# SET EXERCISE:
Print the first line of the material below and each line after it, exactly as written, ending with the line that contains "seam, unevenly spaced.".

# INFORMATION PROVIDED:
(begin)

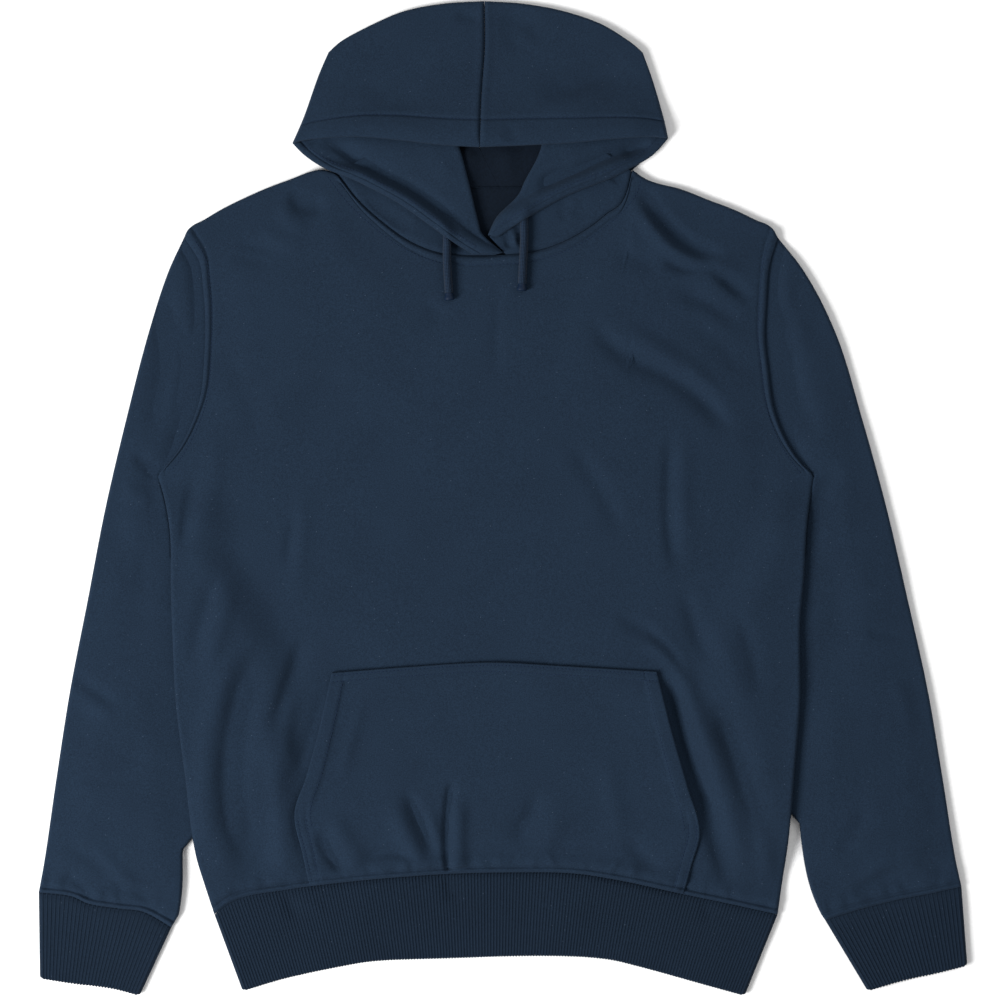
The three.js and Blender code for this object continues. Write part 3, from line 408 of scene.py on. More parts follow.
def puckers(line: Line, seed: int, count: int, length: float, half: float, rise: float) -> tuple[Crease, ...]:
    """Short creases that stand square on a seam, unevenly spaced.

    Args:
        line: the seam; they lie on its left.
        seed: fixes their places.
        count: how many there are.
        length: the longest one's length.
        half: their half width.
        rise: the highest one's height; every other one is a trough.

    Returns:
        The creases.
    """
    random = np.random.default_rng(seed)
    found = []
    for i in range(count):
        share = (i + random.uniform(0.1, 0.9)) / count
        here, ahead = line.at(share)[:2], line.at(min(1.0, share + 0.01))[:2]
        run = (ahead - here) / (np.linalg.norm(ahead - here) + 1e-9)
        out = np.array([-run[1], run[0]]) + run * random.uniform(-0.5, 0.5)
        far = here + out * length * random.uniform(0.45, 1.0)
        sign = 1 if i % 2 else -1
        found.append(Crease((tuple(here), tuple(far)), half * random.uniform(0.7, 1.3),
                            sign * rise * random.uniform(0.4, 1.0), fade=0.45))
    return tuple(found)


def fall(distance: Array, radius: float) -> Array:
    """How far a rounded edge lies below the flat.

    Args:
        distance: distance in from the edge.
        radius: of the rounding.

    Returns:
        Depth at each distance.
    """
    rest = 1 - np.clip(distance, 0, radius) / radius
    return radius * (1 - np.sqrt(np.clip(1 - rest * rest, 0, 1)))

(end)

# EXERCISE RESPONSE:
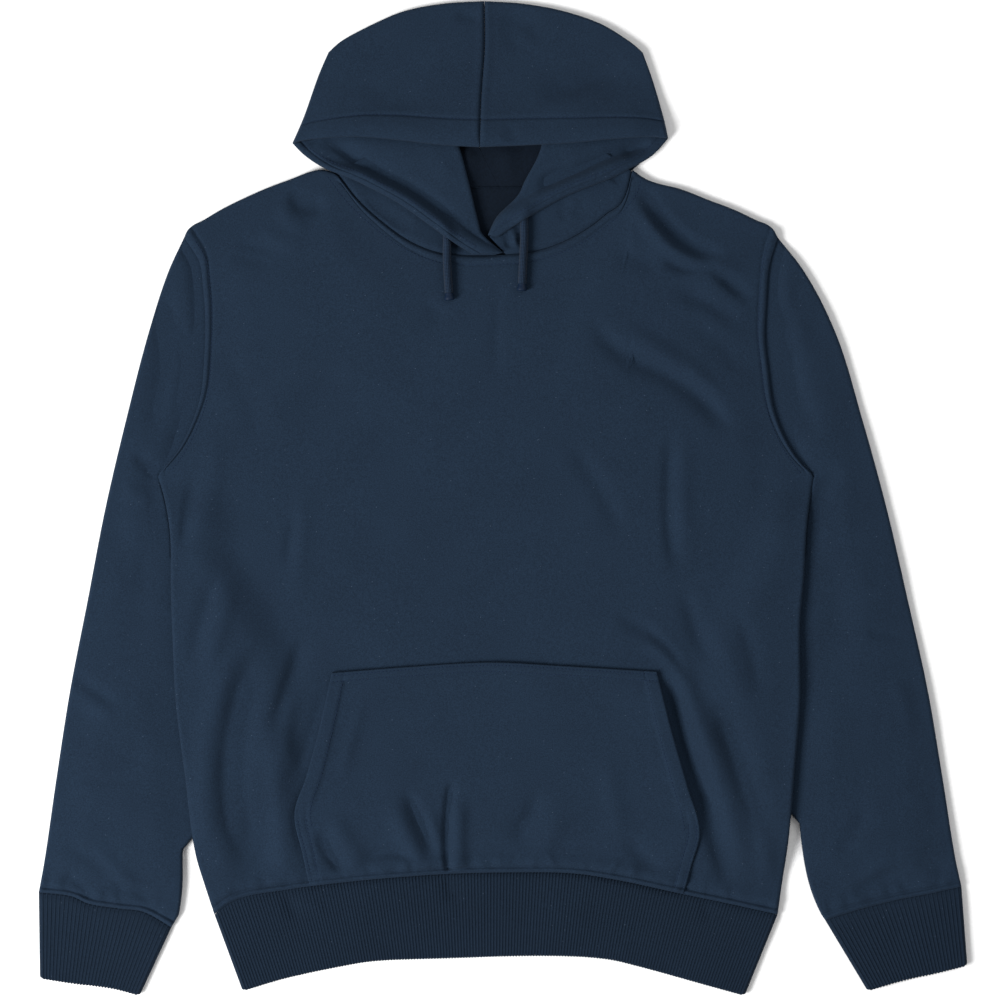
The three.js and Blender code for this object continues. Write part 3, from line 408 of scene.py on. More parts follow.
def puckers(line: Line, seed: int, count: int, length: float, half: float, rise: float) -> tuple[Crease, ...]:
    """Short creases that stand square on a seam, unevenly spaced.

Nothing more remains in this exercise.